While it may seem odd to look at contribution strategies in the middle of a pandemic, some clients are weathering the storm relatively unscathed. For them, this 30 June is no different to any other and as usual, it will be important to make sure they take advantage of any superannuation contribution strategies before the financial year ends.
USING THE RULES TO ‘CATCH UP’ UNUSED CONCESSIONAL CONTRIBUTION CAP AMOUNTS FROM 2018/19
Firstly, those who had less than $500,000 in super at 30 June, 2019 should check whether they used their full $25,000 concessional contributions cap during 2018/19. This year (2019/20) is the first year in which ‘catch up’ concessional contributions can be made – using whatever remains of last year’s cap now. Note that if they intend to use the catch up rules this year, it is their balance at 30 June, 2019 that matters, not what their super is worth today or what they had back on 30 June, 2018.
Those with slightly more than $500,000 at 30 June, 2019 may expect their days of using the catch up rules are over. But if their balance has fallen during 2019/20, they may be back under $500,000 at 30 June 2020. This brings the catch up rules back into focus for 2020/21. If there is a benefit to be had here (e.g. concessional contributions in 2018/19 fell short of $25,000, the member has spare cash and would value a tax deduction for extra super contributions), two other possibilities leap to mind.
Firstly, anyone very close to $500,000 today could consider steps that will keep them under the threshold, allowing them to use the rules in 2020/21. This could include:
Spouse contribution splitting – effectively transferring concessional contributions made in 2018/19 to their spouse during 2019/20; and
Calculating their total super balance at 30 June, 2020 “off balance sheet”. Remember that the amount used for this purpose is whatever the member would have received if they had left the fund on 30 June 2020. In a self managed super fund (SMSF) this can include allowing for costs to sell assets, depressed asset values that reflect current valuations, capital gains tax, wind up fees etc. While many of these would not normally be taken into account in preparing the fund’s financial statements, the law allows a special value to be reported for this purpose via extra fields on the SMSF annual return.
Those who are confident they will be well under $500,000 at 30 June, 2020, but would rather make their catch up contribution this year (perhaps they have a greater need for a tax deduction in 2019/20 than they expect for 2020/21) also have an opportunity to think differently. They could make the extra contribution in June 2020 and, providing they have an SMSF, ask the trustee to defer allocating that contribution to their account until July 2020. That way the contribution is:
- Tax deductible this year (the year in which it is actually made); but
- Counted towards their contribution cap next year.

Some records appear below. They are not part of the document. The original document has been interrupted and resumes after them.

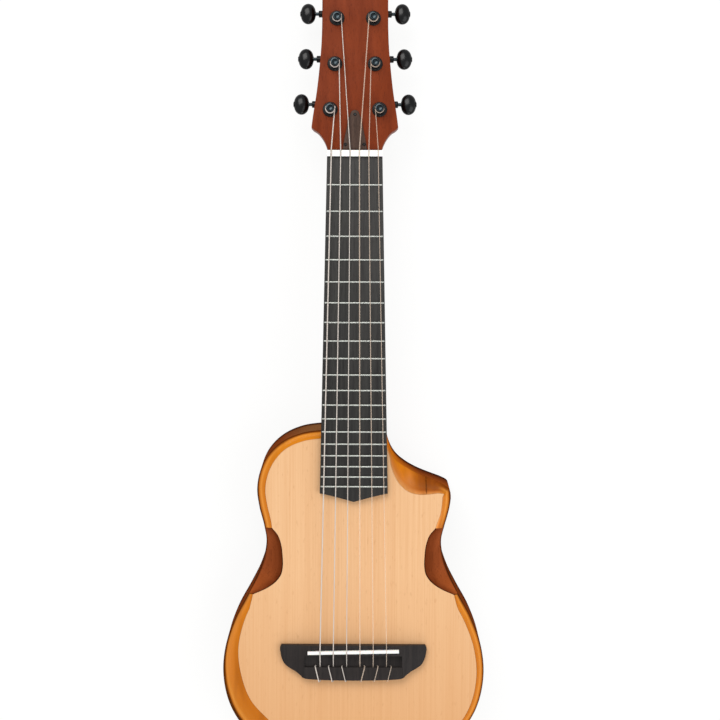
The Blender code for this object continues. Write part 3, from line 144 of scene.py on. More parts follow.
class Wire:
    """A node's output on which Python arithmetic adds Math nodes."""

    def __init__(self, graph: Graph, socket: bpy.types.NodeSocket) -> None:
        """Wraps one output socket of a graph."""
        self.graph = graph
        self.socket = socket

    def math(self, operation: str, first: Any, second: Any = 0.0, clamp: bool = False) -> Wire:
        """Adds one Math node.

        Args:
            operation: The node's operation.
            first: Its first value or wire.
            second: Its second value or wire.
            clamp: True to keep the result between 0 and 1.
        Returns:
            The node's result.
        """
        node = self.graph.node("ShaderNodeMath", {"operation": operation, "use_clamp": clamp}, {0: first, 1: second})
        return Wire(self.graph, node.outputs[0])

    def __add__(self, other: Any) -> Wire:
        """Sum."""
        return self.math("ADD", self, other)

    __radd__ = __add__

    def __sub__(self, other: Any) -> Wire:
        """Difference."""
        return self.math("SUBTRACT", self, other)

    def __rsub__(self, other: Any) -> Wire:
        """Reflected difference, as in 1 - mask."""
        return self.math("SUBTRACT", other, self)

    def __mul__(self, other: Any) -> Wire:
        """Product."""
        return self.math("MULTIPLY", self, other)

    def __truediv__(self, other: Any) -> Wire:
        """Quotient."""
        return self.math("DIVIDE", self, other)

    def held(self) -> Wire:
        """The value kept between 0 and 1."""
        return self.math("ADD", self, 0.0, True)

    def between(self, low: float, high: float) -> Wire:
        """0 at low and 1 at high, straight in between and held outside."""
        return ((self - low) / (high - low)).held()

    def bump_at(self, centre: float, reach: float) -> Wire:
        """1 at a value, falling to 0 at this reach on either side."""
        return (1 - self.math("ABSOLUTE", self - centre) / reach).held()


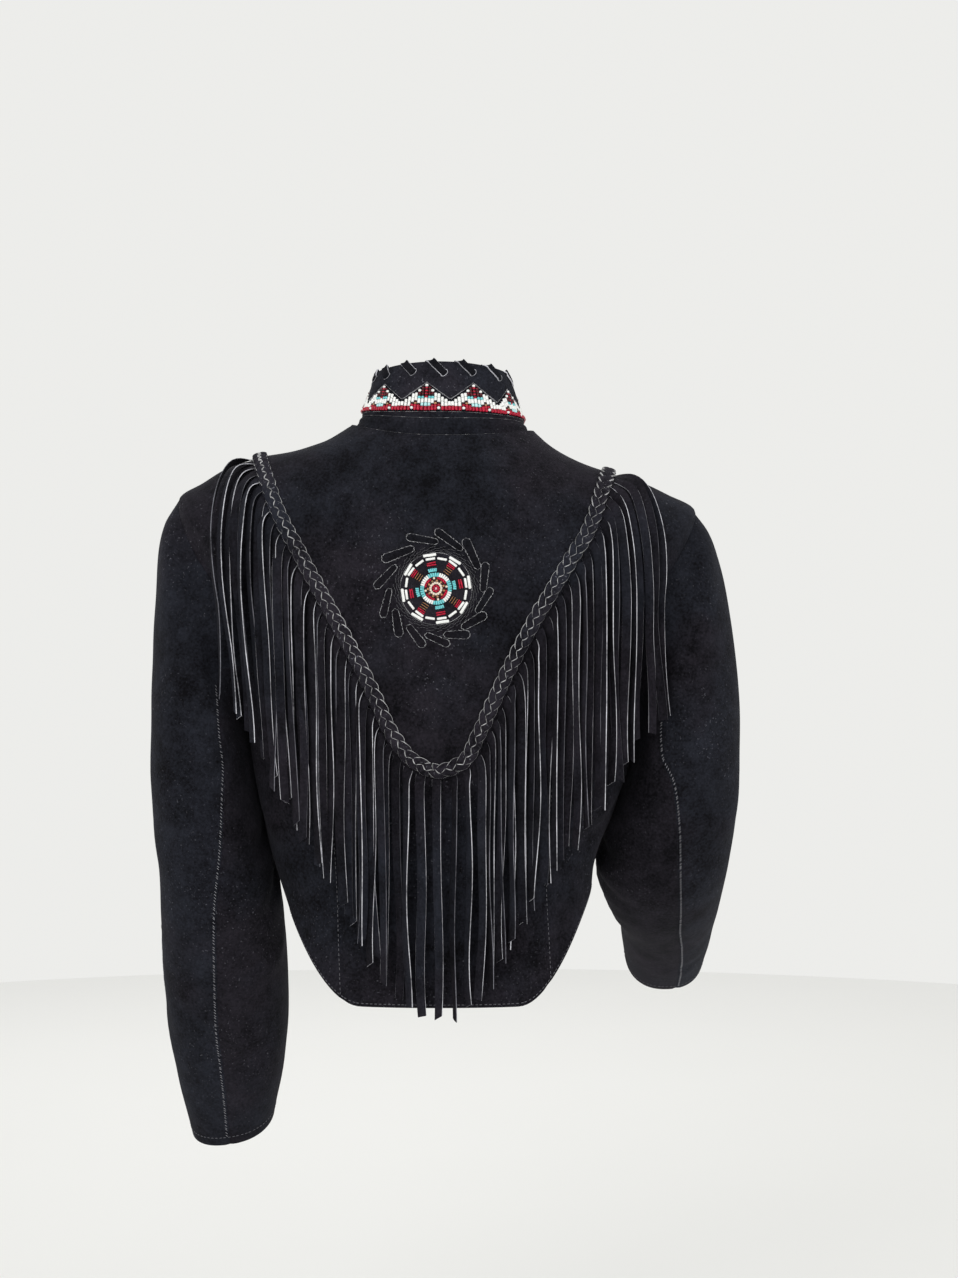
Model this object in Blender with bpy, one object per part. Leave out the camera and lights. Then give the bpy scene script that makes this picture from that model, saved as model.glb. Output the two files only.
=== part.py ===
# A cropped suede jacket of western cut, hollow and held as it is worn, with its arms in their pose.
# Frame: metres, +Z up, +X towards the wearer's left, +Y behind the wearer.
# The origin is the middle of the neck opening, where the shoulders carry the jacket.

import math
from collections import namedtuple

import bpy
import numpy as np
from mathutils import Vector
from mathutils.bvhtree import BVHTree

# Driving sizes.
SUEDE = 0.0018  # wall of the body, the sleeves and the collar
TRIM_SUEDE = 0.0015  # wall of the yoke and of the points on the collar
SEAM_GAP = 0.0004  # between two panels that a seam joins
ARMHOLE_GAP = 0.0007  # along the curve where a sleeve meets the body
LAY_GAP = 0.0005  # between a piece and the one that it lies on
YOKE_GAP = 0.0012  # between the yoke and the wider facets of the back
YOKE_NECK = 0.06  # ring number of the yoke's edge at the neck
YOKE_SIDE = 0.006  # and how far round from the shoulder seam its side edges lie
CENTRE_COLUMNS = 8  # of the back's middle panel
SIDE_COLUMNS = 5
FRONT_COLUMNS = 9
FRONT_GAP = 0.003  # between the two front edges, which meet and don't overlap

# Body rings, from the neck down to the hem. A ring passes the wearer's left and right side at
# (w_left, z_left) and (w_right, z_right), the centre back at (y_back, z_back) and the centre front
# at (y_front, z_front). n is how square it is, and the seam columns place the two back seams.
BodyRow = namedtuple(
    "BodyRow", "w_left z_left w_right z_right y_back z_back y_front z_front n seam_left seam_right"
)
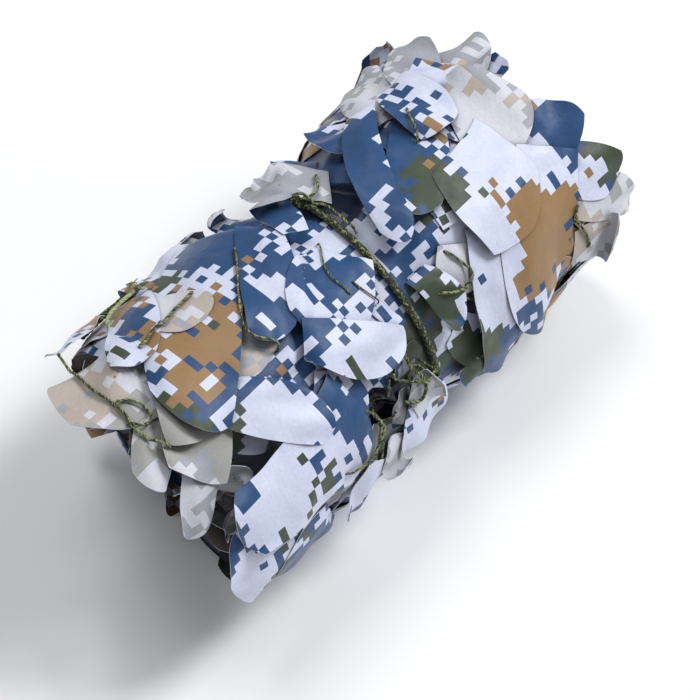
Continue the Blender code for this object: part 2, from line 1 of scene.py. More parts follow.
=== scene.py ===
"""Dressed scene of a rolled camouflage net.

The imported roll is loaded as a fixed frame, and each of its soft solids is replaced by
thin, creased cloth with a pixel camouflage print, by braided cords and by the wound
turns that show at the ends.  Every lobe of the cloth is laid on what lies beneath it,
in the order of the tables below.
"""

import logging
import math
from dataclasses import dataclass, field
from enum import Enum

import bpy
import numpy as np
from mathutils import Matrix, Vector


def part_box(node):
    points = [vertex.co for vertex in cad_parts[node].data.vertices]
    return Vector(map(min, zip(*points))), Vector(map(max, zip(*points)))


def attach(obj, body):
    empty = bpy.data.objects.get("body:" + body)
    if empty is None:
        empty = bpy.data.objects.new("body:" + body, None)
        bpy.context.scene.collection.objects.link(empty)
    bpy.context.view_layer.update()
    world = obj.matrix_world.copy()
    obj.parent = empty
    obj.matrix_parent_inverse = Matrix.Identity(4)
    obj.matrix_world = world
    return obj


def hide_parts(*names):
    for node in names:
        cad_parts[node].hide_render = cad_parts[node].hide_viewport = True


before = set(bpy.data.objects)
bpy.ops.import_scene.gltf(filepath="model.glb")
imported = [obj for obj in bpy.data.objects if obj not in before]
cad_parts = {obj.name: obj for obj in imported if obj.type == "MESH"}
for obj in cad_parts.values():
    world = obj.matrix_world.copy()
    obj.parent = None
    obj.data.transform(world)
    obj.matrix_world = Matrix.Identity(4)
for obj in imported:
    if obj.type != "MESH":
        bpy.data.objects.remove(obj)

Array = np.ndarray
LOG = logging.getLogger("rolled_net")
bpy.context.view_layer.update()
CELL = 0.0062                # side of one square of the print, metres
UNROLL = 0.100               # radius at which arc lengths of the tables are taken
UNROLL_MM = 100.0            # the same radius in the unit of the tables
TURN = 2.0 * math.pi
LOWEST = 0.0003              # no cloth lies lower than this over the floor


class Face(Enum):
    """The side of the cloth that is turned outwards."""

    PRINTED = "printed"
    REVERSE = "reverse"

    @property
    def slot(self) -> str:
        """Return the name of the slot that this side's finish goes by."""
        return "printed_cloth" if self is Face.PRINTED else "cloth_reverse"


class Ink(Enum):
    """The tones of the print; pale is the bare ground."""

    BLUE = "blue"
    TAN = "tan"
    OLIVE = "olive"
    PALE = "pale"


@dataclass(frozen=True)
class Fold:
    """A long wave of the wound cloth: waves round and along, phase, and height in mm."""

    around: float
    along: float
    phase: float
    height: float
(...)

In this case, the deferral is useful because it ensures the contribution isn’t checked against the member’s concessional contributions cap until they are back in “catch up contribution” territory.
BROADER USES OF THE ‘DEFERRED ALLOCATION’ STRATEGY
This concept of deferring the allocation of a contribution to the following year has a few other applications. It can also be helpful for someone over 65.
One of our clients (let’s call him Jeff) is in exactly this position. Jeff has $1.2 million in superannuation, is 70 and has been building up his superannuation over the last few years. He was working full-time until March 2020 when his job became one of the many COVID-19 casualties. He has already made a $100,000 non-concessional contribution during 2019/20. Originally, he planned to contribute another $100,000 in 2020/21. But now, he won’t meet the work test he needs to meet in order to contribute next year.
He can use the same deferred allocation approach to help maximise the amount he is able to put into superannuation. He will make a $100,000 non-concessional contribution to his SMSF in June 2020 (while he still can) and delay allocating it to his member account until July 2020. Normally, making two $100,000 non-concessional contributions in a single year would mean Jeff had an excess contributions problem. But deferring the allocation until next financial year means it counts towards next year’s cap rather than his 2019/20 limit. Someone younger would simply wait until next year, but that option isn’t available to Jeff – he won’t be able to meet the relevant work test next year. The deferred allocation strategy gives him everything he needs, as long as he thinks about it now.
Despite the unusual challenges of COVID-19 and concerning economic outlook, for many SMSF trustees, there is never a bad time to consider superannuation contribution strategies and 2019/20 is no different.
Meg Heffron is the managing director of Heffron SMSF Solutions.